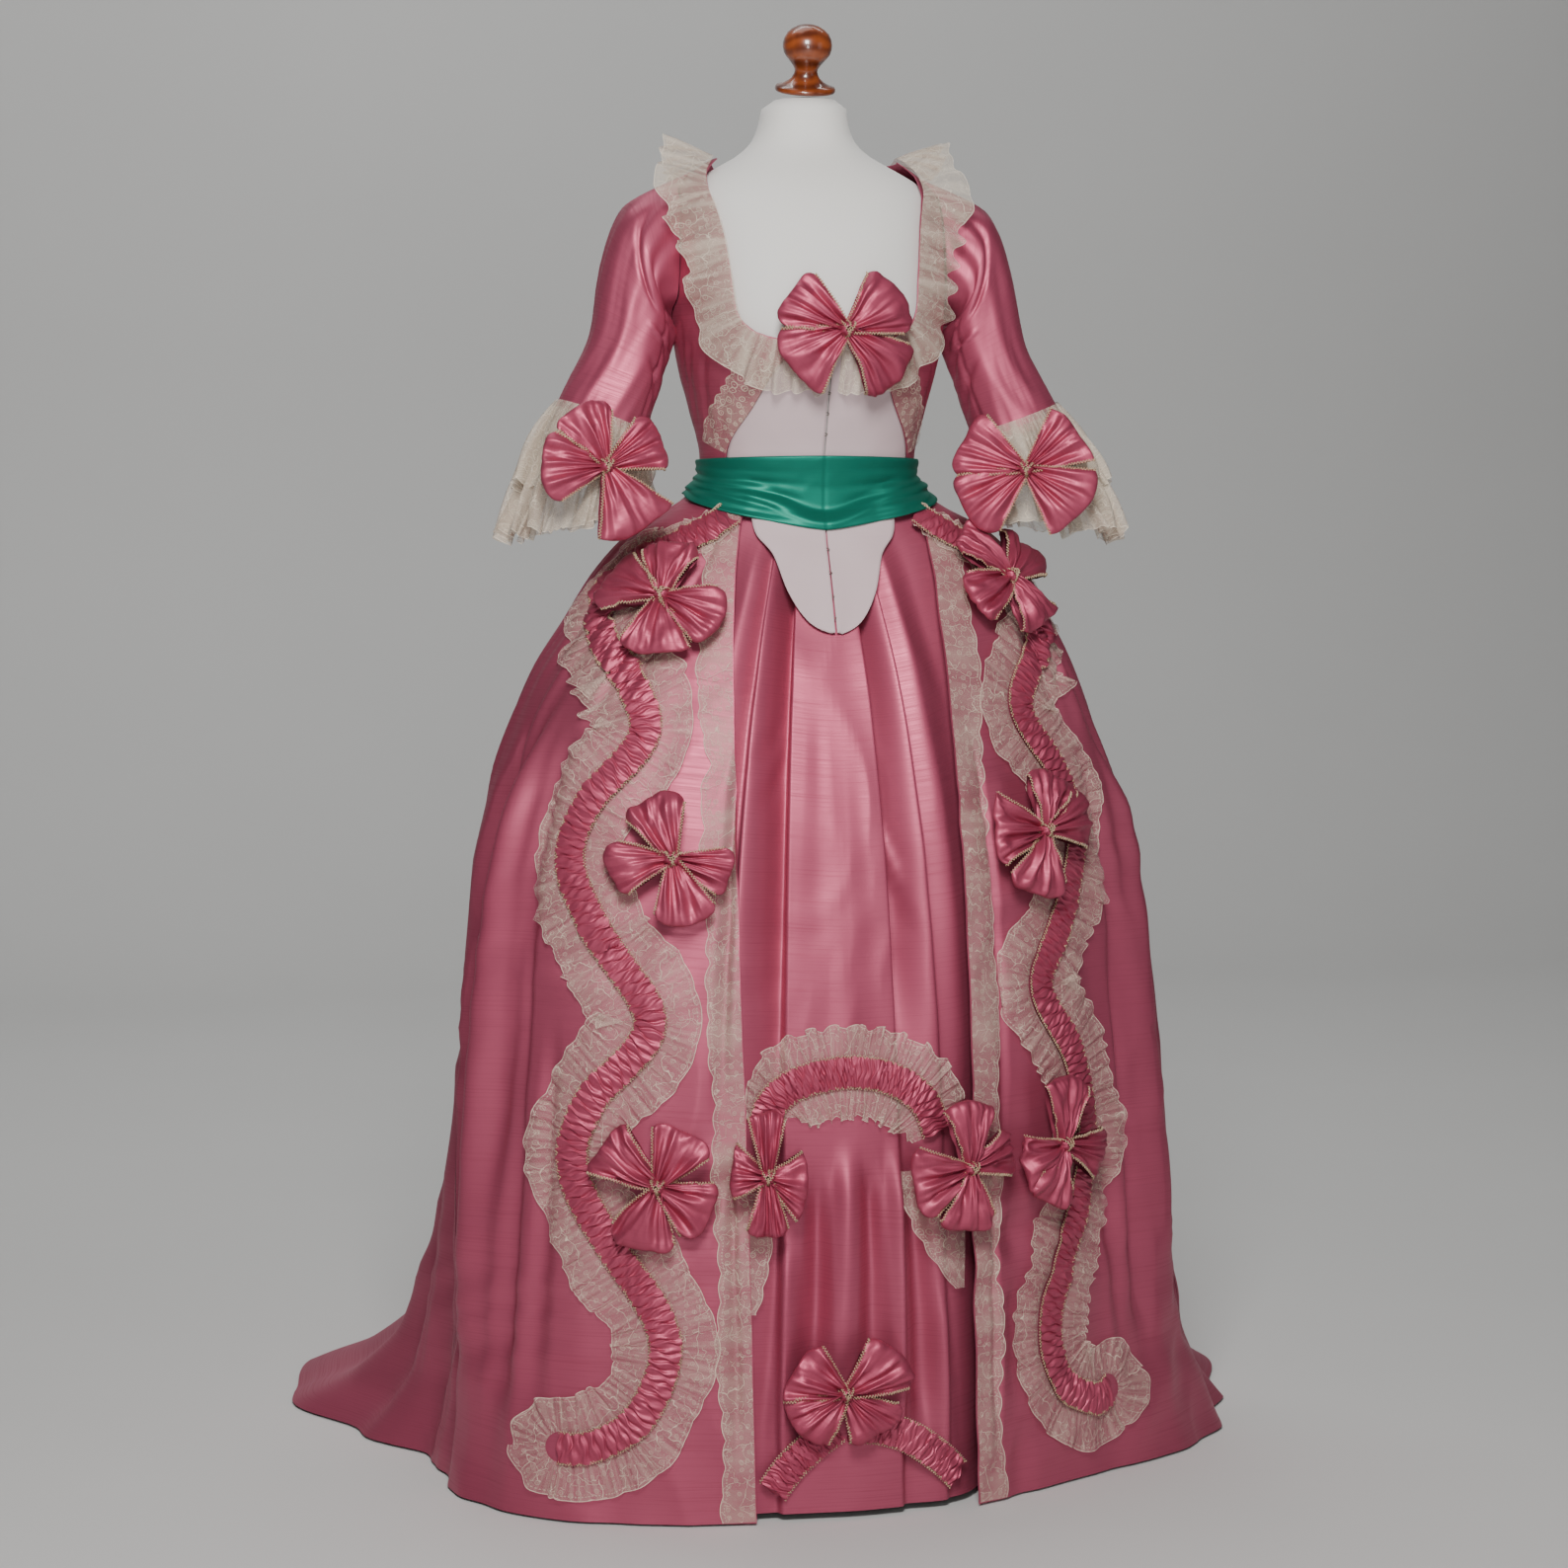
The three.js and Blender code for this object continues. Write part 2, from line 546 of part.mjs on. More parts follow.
// The bodice: two fronts that meet the stomacher, and a back, with open armholes.
const BODICE_ROWS = [1094, 1150, 1190, 1230, 1280, 1298, 1312, 1330, 1380, 1430, 1468, 1490, SHOULDER];
const fromWaist = (b, z) => Math.max(z, waistline(b) + 2);
function bodicePieces() {
  const seam = 0.12;
  for (const [name, side] of SIDES) {
    const front = (u, z) => {
      const b = side * mix(read(FRONT_EDGE, 'bearing', z), 90 - seam - armhole(z), u);
      return [b, fromWaist(b, z)];
    };
    const columns = steps(0, 1, 6);
    add(`bodice_${name}`, 'silk', clothOn(bodice, columns, BODICE_ROWS, 0, SILK_WALL, false, front));
    const half = (u, z) => {
      const b = side * mix(seam, read(FRONT_EDGE, 'bearing', z) - 2.5 * seam, u);
      return [b, fromWaist(b, z)];
    };
    const levels = BODICE_ROWS.filter((z) => z <= 1298);
    add(`stomacher_${name}`, 'stomacher', clothOn(bodice, columns, levels, 0, SILK_WALL, false, half));
    const tab = (u, z) => [side * mix(0.25, read(TAB, 'bearing', z), u), z];
    const drop = TAB.map((row) => row.z).sort((a, b) => a - b);
    add(`tab_${name}`, 'stomacher', clothOn(petticoatFace, steps(0, 1, 4), drop, 5, SILK_WALL, false, tab));
  }
  const back = (u, z) => {
    const edge = 90 + seam + armhole(z);
    const b = mix(edge, 360 - edge, u);
    const low = 16 * smooth((Math.abs(turned(b)) - 105) / 50) * smooth((z - 1440) / (SHOULDER - 1440));
    return [b, fromWaist(b, z) - low];
  };
  add('bodice_back', 'silk', clothOn(bodice, steps(0, 1, 14), BODICE_ROWS, 0, SILK_WALL, false, back));
}

// The sash: a ring over the waist seam, deeper in front, that rests on the skirt's gathers.
function sash() {
  const ring = (extra) => (b, v) => {
    const low = sashline(b);
    const z = mix(low, SASH.top - 4 * smooth(Math.abs(turned(b)) / 120), v);
    const fitted = bodice(b, z);
    const clear = 3 + SASH.thick;
    const over = Math.hypot(fitted.x, fitted.y) + clear;
    const lift = mix(WAIST_LIFT, GOWN_LIFT, smooth((Math.abs(turned(b)) - 30) / 15));
    const out = skirtRadius(b, Math.min(z, waistline(b)), 'back') + lift + clear;
    const resting = smooth((waistline(b) + 22 - z) / 20);
    return polar(b, mix(over, Math.max(over, out), resting) + extra, z);
  };
  add('sash', 'sash', wall(steps(-180, 180, 32), steps(0, 1, 3), ring(0), ring(-SASH.thick), true));
}

// A sleeve, open at the armhole and the cuff, and its two lace ruffles.
const RUFFLES = table(
  ['name', 'from', 'to', 'lift', 'wave'],
  [['lower', 214, 372, 1.4, 11], ['upper', 206, 310, 3.6, 8]],
);
const RUFFLE_WAVES = 8;
function sleeves() {
  for (const [name, side] of SIDES) {
    const surface = sleeve(side);
    const down = [0, 18, 35, 58, 80, 110, 140, 180, SLEEVE_LENGTH];
    add(`sleeve_${name}`, 'silk', clothOn(surface, steps(0, 360, 16), down, 0, SILK_WALL, true));
    for (const { name: layer, from, to, lift, wave } of RUFFLES) {
      const face = (extra) => (angle, t) => {
        const d = from + (to - from) * t * (0.7 + 0.3 * Math.cos(angle * DEG));
        const ripple = wave * t * (1 + Math.cos(RUFFLE_WAVES * angle * DEG));
        const { normal } = frameAt(surface, angle, d);
        return surface(angle, d).addScaledVector(normal, lift + ripple + 4 * t * (layer === 'upper') + extra);
      };
      const columns = steps(0, 360, RUFFLE_WAVES * 3);
      add(`ruffle_${layer}_${name}`, 'lace', wall(columns, steps(0, 1, 2), face(LACE_WALL), face(0), true));
    }
  }
}

// A wave of gathers that grows from a strip's sewn edge to its free one.
const wave = (s, waves) => Math.cos(s * waves * 2 * Math.PI);
const gathers = (base, height, waves) => (s, w) => base + height * w * (0.5 - 0.5 * wave(s, waves));
const ruched = (base, height, waves) => (s, w) => (
  base + height * Math.sin(Math.PI * w) + 0.8 * (1 - wave(s, waves))
);
const scallops = (reach, depth, waves) => (s) => reach + depth * wave(s, waves);

// A ruched silk band over the sewn edges of two gathered laces, all three on one route.
const tapered = (reach, rate) => (s) => reach(s) * Math.min(1, 0.4 + s * rate, 0.45 + (1 - s) * rate);
function trimming(name, surface, rows, side, waves, reach, rate = 10) {
  const route = routeThrough(rows);
  const half = RUCHED_WIDTH / 2;
  const stations = waves * 3;
  const band = { surface, route, stations, near: -half, far: half, thick: SILK_WALL, rows: 2 };
  add(`${name}_band`, 'silk', strip({ ...band, rise: ruched(BAND_LIFT, 4, waves * 1.5) }));
  for (const [edge, sign] of [['outer', -side], ['inner', side]]) {
    const near = sign * (half + SEAM_GAP);
    const far = tapered(scallops(sign * (half + reach), sign * -3, waves), rate);
    const lace = { surface, route, stations, near, far, thick: LACE_WALL };
    add(`${name}_lace_${edge}`, 'lace', strip({ ...lace, rise: gathers(LACE_LIFT, 4.5, waves) }));
  }
}

const SERPENTINES = {
  right: [
    [-65, 1090], [-72, 1078], [-77, 1056], [-74, 998], [-60, 936], [-50.5, 870], [-57.5, 788],
    [-58.5, 726], [-50.7, 638], [-41.6, 554], [-50.5, 470], [-53, 402], [-49, 332], [-39.3, 243],
    [-37.3, 186], [-41.5, 119], [-49, 86], [-53.7, 83],
  ],
  left: [
    [66, 1092], [72, 1078], [75, 1054], [74, 1010], [69.6, 962], [56.5, 891], [62, 817],
    [64.3, 736], [57, 645], [49.5, 574], [58, 492], [61.6, 396], [57.8, 310], [49.6, 192],
    [51.7, 125], [60.3, 90], [65, 96],
  ],
};
const ARCH = [
  [-20.5, 440], [-19, 464], [-15, 482], [-8, 493], [-1, 496], [6, 491], [12, 478], [17, 456], [19.5, 424],
];
const SWAGS = {
  right: [[-18.5, 36], [-15, 62], [-10, 86], [-5, 104]],
  left: [[-2, 104], [5, 100], [12, 86], [19, 60], [24, 36]],
};
const TAILS = {
  right: { rows: [[-20.5, 366], [-20, 300], [-19, 244]], reach: 22 },
  left: { rows: [[22, 366], [25, 300], [25.5, 236]], reach: 46 },
};
const NECK_EDGE = [
  [-4, 1301], [-16, 1300], [-29, 1306], [-39, 1324], [-45, 1376], [-51.5, 1430], [-62.5, 1474],
  [-80, 1507], [-110, 1504], [-145, 1492], [-180, 1490],
];

function laces() {
  for (const [name, side] of SIDES) {
    trimming(`serpentine_${name}`, gown, SERPENTINES[name], side, 12, SERPENTINE_LACE);
    const downEdge = (s) => {
      const z = mix(sashline(side * 45) - 4, HEM_HEIGHT + 2, s);
      return new THREE.Vector2(side * read(SKIRT_EDGE[name], 'bearing', z), z);
    };
    const flat = { surface: gown, route: downEdge, stations: 18, near: -side, thick: LACE_WALL, rows: 2 };
    const far = scallops(-side * FRONT_LACE, side * 2.5, 6);
    add(`front_lace_${name}`, 'lace', strip({ ...flat, far, rise: () => 1.6 }));

    const bodiceEdge = (s) => {
      const z = mix(1272, SASH.top + 3, s);
      return new THREE.Vector2(side * read(FRONT_EDGE, 'bearing', z), z);
    };
    const edging = { surface: bodice, route: bodiceEdge, stations: 12, near: 0, thick: LACE_WALL, rows: 2 };
    const reach = scallops(-side * STOMACHER_LACE, side * 2, 3);
    add(`stomacher_lace_${name}`, 'lace', strip({ ...edging, far: reach, rise: () => 1.6 }));

    const { rows, reach: wide } = TAILS[name];
    const hanging = { surface: petticoatFace, route: routeThrough(rows), stations: 8, near: 0 };
    const tail = { ...hanging, thick: LACE_WALL, far: (s) => side * wide * (1 - 0.75 * s) };
    add(`petticoat_lace_${name}`, 'lace', strip({ ...tail, rise: gathers(1, 3, 2) }));

    const swag = { surface: petticoatFace, route: routeThrough(SWAGS[name]), stations: 10 };
    const across = { near: -RUCHED_WIDTH / 2, far: RUCHED_WIDTH / 2, thick: SILK_WALL, rows: 2 };
    add(`swag_${name}`, 'silk', strip({ ...swag, ...across, rise: ruched(1.5, 3.5, 5) }));
  }
  trimming('arch', petticoatFace, ARCH, LEFT, 6, 32, 2.2);

  // The neckline's ruffle, from under the chest bow round the back and to the bow again.
  const mirrored = NECK_EDGE.slice(0, -1).reverse().map(([b, z]) => [-360 - b, z]);
  const round = routeThrough([...NECK_EDGE, ...mirrored]);
  const stands = (s) => (
    smooth(1 - Math.abs(Math.abs(turned(round(s).x)) - STANDS.bearing) / STANDS.half)
  );
  const edge = scallops(-NECK_LACE, 2.5, 18);
  const far = (s) => edge(s) * (1 - STANDS.drawn * stands(s));
  const neck = { surface: bodice, route: round, stations: 54, near: 2, far };
  const full = gathers(4.6, 7, 18);
  const rise = (s, w) => full(s, w) + STANDS.off * stands(s) * w;
  add('neck_ruffle', 'lace', strip({ ...neck, thick: LACE_WALL, rise, rows: 2 }));
}

// Bows: the place of each knot, the size over the loops and their turn.
const SKIRT_BOWS = table(
  ['name', 'bearing', 'z', 'wide', 'tall', 'turn'],
  [
    ['right_top', -56, 1006, 142, 150, 15], ['right_middle', -40, 728, 150, 138, -10],
    ['right_bottom', -39, 378, 140, 150, 20], ['left_top', 64, 1026, 140, 130, 0],
    ['left_middle', 51.5, 749, 140, 150, 10], ['left_bottom', 50.5, 396, 130, 150, 30],
    ['petticoat_right', -20, 388, 84, 150, 45], ['petticoat_left', 23.5, 386, 130, 150, 25],
  ],
);
const SLEEVE_BOWS = { right: 102, left: 92 };
function bows() {
  for (const { name, ...place } of SKIRT_BOWS) {
    add(`bow_${name}`, 'silk', bow(gown, { ...place, lift: BOW_LIFT }));
  }
  add('bow_petticoat_hem', 'silk', bow(petticoatFace, { bearing: -3.6, z: 145, lift: 11, tall: 132 }));
  add('bow_chest', 'silk', bow(bodice, { bearing: 4, z: 1316, lift: BOW_LIFT }));
  for (const [name, side] of SIDES) {
    const cuff = { bearing: SLEEVE_BOWS[name], z: 262, lift: 36, wide: 130, tall: 128 };
    add(`bow_sleeve_${name}`, 'silk', bow(sleeve(side), cuff));
  }
}

dressForm();
skirts();
bodicePieces();
sash();
sleeves();
laces();
bows();

export default model;
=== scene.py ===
# %% [markdown]
# # An English gown on its dress form
# The gown is an open robe of pink silk taffeta worn over a petticoat of the same silk, closed in
# front by a pale stomacher and a green sash, and trimmed with lace, gathered ribbon and bows.
# The rigid model gives every piece its place and size. This script dresses it: each cloth piece
# is drawn again as a thin shell on the same surface, with its creases, gathers and trimmings.

# %% Load the frame
import math

import bpy
import numpy as np
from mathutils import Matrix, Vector


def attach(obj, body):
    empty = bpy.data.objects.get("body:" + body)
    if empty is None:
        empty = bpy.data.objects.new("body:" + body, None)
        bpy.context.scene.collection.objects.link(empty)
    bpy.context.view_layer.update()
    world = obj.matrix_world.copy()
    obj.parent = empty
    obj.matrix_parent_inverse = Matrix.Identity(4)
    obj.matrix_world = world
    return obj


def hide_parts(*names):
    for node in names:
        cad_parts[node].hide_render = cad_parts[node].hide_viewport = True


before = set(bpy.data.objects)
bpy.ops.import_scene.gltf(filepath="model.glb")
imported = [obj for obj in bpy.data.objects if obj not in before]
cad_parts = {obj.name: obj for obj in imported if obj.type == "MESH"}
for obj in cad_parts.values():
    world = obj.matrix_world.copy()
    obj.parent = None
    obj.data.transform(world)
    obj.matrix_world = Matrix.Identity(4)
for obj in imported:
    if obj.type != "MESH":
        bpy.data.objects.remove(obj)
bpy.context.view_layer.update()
print("nodes in the frame:", len(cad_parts))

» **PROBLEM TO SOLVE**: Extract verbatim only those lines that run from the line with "1316, lift: BOW_LIFT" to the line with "# is drawn again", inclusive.

» **EXPECTED OUTPUT**:
  add('bow_chest', 'silk', bow(bodice, { bearing: 4, z: 1316, lift: BOW_LIFT }));
  for (const [name, side] of SIDES) {
    const cuff = { bearing: SLEEVE_BOWS[name], z: 262, lift: 36, wide: 130, tall: 128 };
    add(`bow_sleeve_${name}`, 'silk', bow(sleeve(side), cuff));
  }
}

dressForm();
skirts();
bodicePieces();
sash();
sleeves();
laces();
bows();

export default model;
=== scene.py ===
# %% [markdown]
# # An English gown on its dress form
# The gown is an open robe of pink silk taffeta worn over a petticoat of the same silk, closed in
# front by a pale stomacher and a green sash, and trimmed with lace, gathered ribbon and bows.
# The rigid model gives every piece its place and size. This script dresses it: each cloth piece
# is drawn again as a thin shell on the same surface, with its creases, gathers and trimmings.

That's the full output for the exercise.